Sorry if that has been a bit long and I have mixed metric and imperial measurements, but I hope the posting helps.
I planted some Autumn Bliss last year. After planting about five plants, I now have a bunch. Are A. B. very invasive? Should I consider putting them in planters to contain them, so I’m not constantly digging them up? I don’t have a huge area for them to proliferate. Thanks.
Autumn Bliss are not especially invasive, but will throw new plants for two main reasons: 1. damage to the roots as a result of hoeing/raking, thus causing suckers to occur; 2. ripe fruits falling to the ground, or as a result of bird action, and germinating. Before you resort to containers, I’d try smallish slabs or wooden planks on each side of the row. This prevents hoeing damage; fallen fruit won’t germinate on it; and there is the side benefit of keeping the soil beneath moist and cool. Failing that, you even could try inserting the planks into the soil to prevent the physical spread of the roots. Raspberries are quite shallow rooted as far as feeding and spreading roots are concerned.
If you do have unwanted shoots, the extra plants can always be inserted at blank places along the row, and several years down the line they can be used to start a new row. Raspberries are usually at full production for about 8-10 years. After that, vigour drops off, viruses sometimes get a hold, and the usual advice is either to plant on a new site or change the soil to a width of 300-450mm and a depth of 300mm.
How do I tell whether my inherited raspberries are Autumn or summer types?
Rosie – see if the canes have flowers and fruit this year (2011) – if they do, they are summer-fruiting raspberries. because the summer fruiting raspberries fruit on the canes they made last year; the autumn ones will throw new shoots from the ground this year, and will fruit on those. The autumn ones also flower a little later, because they have to make the cane growth before the flowers emerge, whereas the summer fruiting ones made the growth last year, so the flowers appear on new shoots all the way up the cane.
The summer fruiting ones will throw new canes this year, but no flowers will appear – these new canes are the ones you have to keep for next year’s fruit. For these types, you cut down the canes which flowered and fruited this year, and leave the new growth. For the autumn fruiting varieties, you just cut everything down to ground level in February. Personally, I think that these types are far easier to manage!

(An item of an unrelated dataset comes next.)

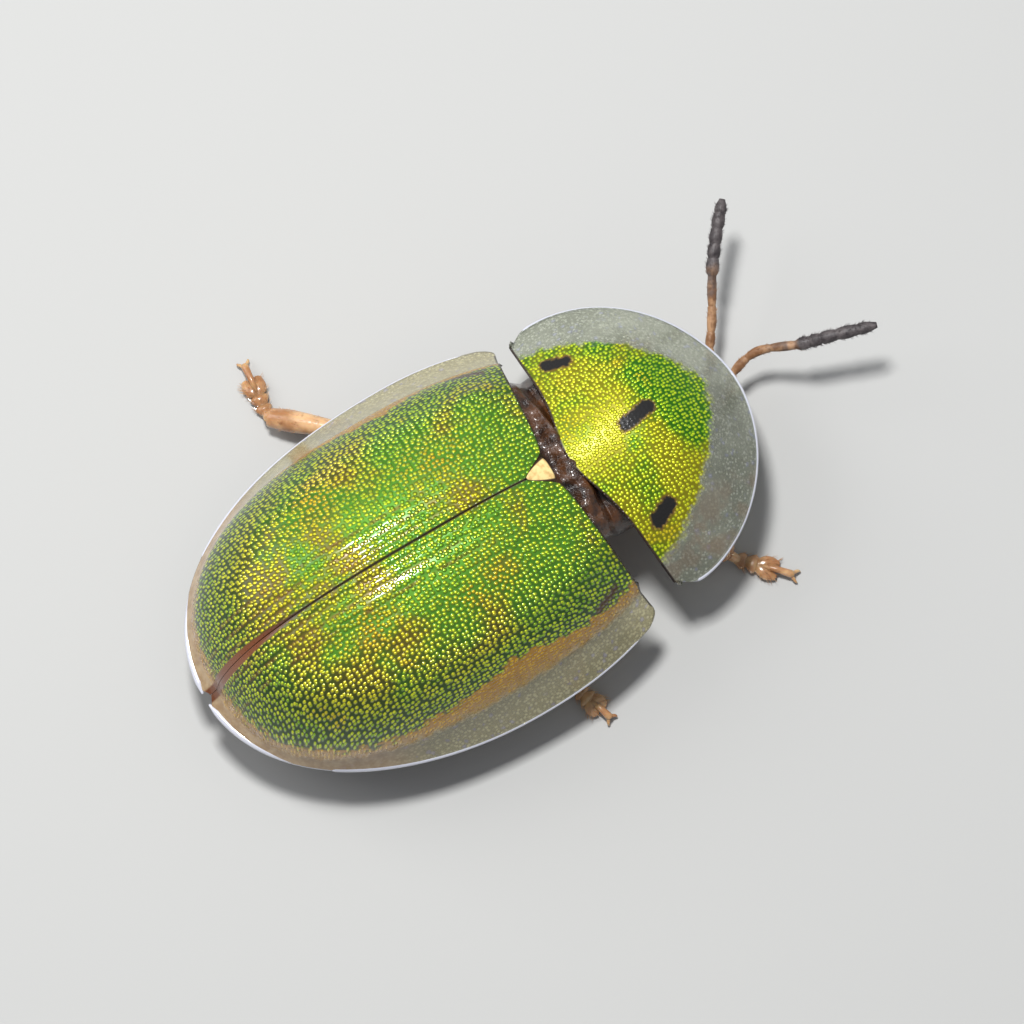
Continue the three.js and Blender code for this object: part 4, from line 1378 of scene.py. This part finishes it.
# %% Legs
# Hip, knee, ankle and tip of the toes, seen from above.
LEGS = {
    "front_left": [(0.5, -0.95), (1.35, -1.2), (1.75, -1.6), (1.6, -2.4)],
    "front_right": [(-0.45, -0.95), (-1.4, -1.2), (-2.2, -1.62), (-3.05, -2.42)],
    "middle_left": [(0.75, 0.75), (1.6, 0.65), (2.0, 1.15), (2.65, 0.95)],
    "middle_right": [(-0.75, 0.75), (-1.9, 1.25), (-2.75, 1.75), (-3.55, 1.5)],
    "hind_left": [(0.75, 2.25), (2.35, 2.25), (3.82, 3.75), (4.9, 3.62)],
    "hind_right": [(-0.75, 2.25), (-1.75, 2.7), (-1.95, 3.75), (-2.05, 4.65)],
}
# Height of each of those four above the floor.
HEIGHTS = (0.6, 0.7, 0.34, 0.13)
THIGH = (0.16, 0.22, 0.27, 0.24, 0.22, 0.2, 0.16)
SHIN = (0.12, 0.14, 0.13, 0.14, 0.16, 0.185, 0.2, 0.16)
HIP = (0.26, 0.3, 0.26, 0.17)
HIP_SOCKET = np.array([0, 0, 0.42])
SHIN_BOW = np.array([0, 0, 0.04])
LOBE_FLATNESS = 0.55


def limb(name, points, marks, flat=1.0, sides=16, count=50):
    path = smooth_path(points, count)
    wide = profile(marks, count)
    return tube(name, path, wide, wide * flat, sides=sides), path, wide


def foot(name, ankle, toe, seed):
    """Two single lobes, a split one, the claw joint, two claws and the hairs."""
    run = toe - ankle
    length = np.linalg.norm(run[:2])
    ahead = np.array([run[0], run[1], 0]) / length
    aside = np.array([-ahead[1], ahead[0], 0])

    def spot(share, off=0.0, z=0.12):
        return ankle * [1, 1, 0] + ahead * length * share + aside * off + np.array([0, 0, z])

    ankle_joint = limb(name, [ankle, spot(0.06, z=0.24), spot(0.14, z=0.15)], (0.1, 0.09, 0.08), count=16)
    parts = [ankle_joint[0]]
    fringe = []
    lobes = [
        ([spot(0.06, z=0.17), spot(0.2), spot(0.3, z=0.09)], (0.05, 0.1, 0.15, 0.14, 0.05)),
        ([spot(0.24, z=0.15), spot(0.36), spot(0.47, z=0.09)], (0.05, 0.11, 0.17, 0.16, 0.05)),
        ([spot(0.42, z=0.14), spot(0.55, 0.07), spot(0.74, 0.13, 0.08)], (0.05, 0.1, 0.13, 0.12, 0.04)),
        ([spot(0.42, z=0.14), spot(0.55, -0.07), spot(0.74, -0.13, 0.08)], (0.05, 0.1, 0.13, 0.12, 0.04)),
    ]
    for number, (points, marks) in enumerate(lobes):
        lobe, path, wide = limb(f"{name}_lobe_{number}", points, marks, LOBE_FLATNESS, 14, 24)
        parts.append(lobe)
        high = wide * LOBE_FLATNESS
        hair = limb_hairs(f"{name}_fringe_{number}", path, wide, high, 60, 0.1, seed + number, lean=1.2)
        fringe.append(hair)
    claw_joint = [spot(0.5, z=0.15), spot(0.7, z=0.19), spot(0.9, z=0.15), spot(0.97, z=0.12)]
    parts.append(limb(f"{name}_claw_joint", claw_joint, (0.04, 0.05, 0.06, 0.07, 0.06), count=24)[0])
    for side in (1, -1):
        claw = [spot(0.95, side * 0.02, 0.12), spot(1.02, side * 0.09, 0.1), spot(1.06, side * 0.1, 0.03)]
        parts.append(limb(f"{name}_claw_{side}", claw, (0.035, 0.03, 0.02, 0.006), sides=8, count=14)[0])
    return join(name, parts + fringe)


for number, (name, plan) in enumerate(LEGS.items()):
    hip, knee, ankle, toe = [np.array([*p, z]) for p, z in zip(plan, HEIGHTS)]
    thigh, _, _ = limb(f"thigh_{name}", [hip, (hip + knee) / 2, knee], THIGH)
    hip_ball, _, _ = limb(f"hip_{name}", [hip * [0.85, 1, 1] + HIP_SOCKET, hip], HIP, count=20)
    thigh = join(f"thigh_{name}", [thigh, hip_ball])
    shin, path, wide = limb(f"shin_{name}", [knee, (knee + ankle) / 2 + SHIN_BOW, ankle], SHIN)
    coat = limb_hairs(f"shin_hairs_{name}", path, wide, wide, 120, 0.08, 40 + number, (0.3, 1.0), 1.5)
    ride(thigh, "limb", amber.material, f"femur_{name}")
    ride(join(f"shin_{name}", [shin, coat]), "limb", amber.material, f"tibia_{name}")
    ride(foot(f"foot_{name}", ankle, toe, 100 + 10 * number), "limb", amber.material, f"tarsus_{name}")
print("legs done:", len(LEGS))

visual_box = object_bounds()
boxes = {"cad": cad_box, "visual": visual_box}
for word, box in boxes.items():
    print(word, "box, mm:", [[round(v / MM, 2) for v in corner] for corner in box])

My Autumn Raspberry canes are dying 1 by 1. I have had the plants in the ground for about 8 years and cut them to the ground every February. I have always have a great crop off of them but this years most of them have stunted growth and 1 by one the leaves are turning brown, curling up and dying. Some of these leaves have also been eaten.. I am unable to locate any pest on them and am so disappointed. I have tried to research this but the only thing I can see on the internet that could be responsible is the raspberry leaf beetle. Can someone help please? Do I dig them up and start with new canes in the autumn or leave and hope it doesn’t happen again next year???
I have been growing Autumn Bliss for last 11 years, but for the last 2 years I have noticed that after intial setting the fruits on some of the canes are just drying up. Also on some of the canes the leaves are going yellow, but not falling off.
Does anyone think it is because of the last 2 successive very dry springs, also here (near Derby) we also had very little rain during August.
I have alawys cut the canes down to ground level in eartly March, fed with general fertlizer or chicken pellets and mulched well.
Also know that after 10 years the canes may need replacing – any thoughts from anyone ??
Remember to plant new raspberry canes at only 3″ (75mm) deep. PLANTING THEM DEEPER KILLS THEM.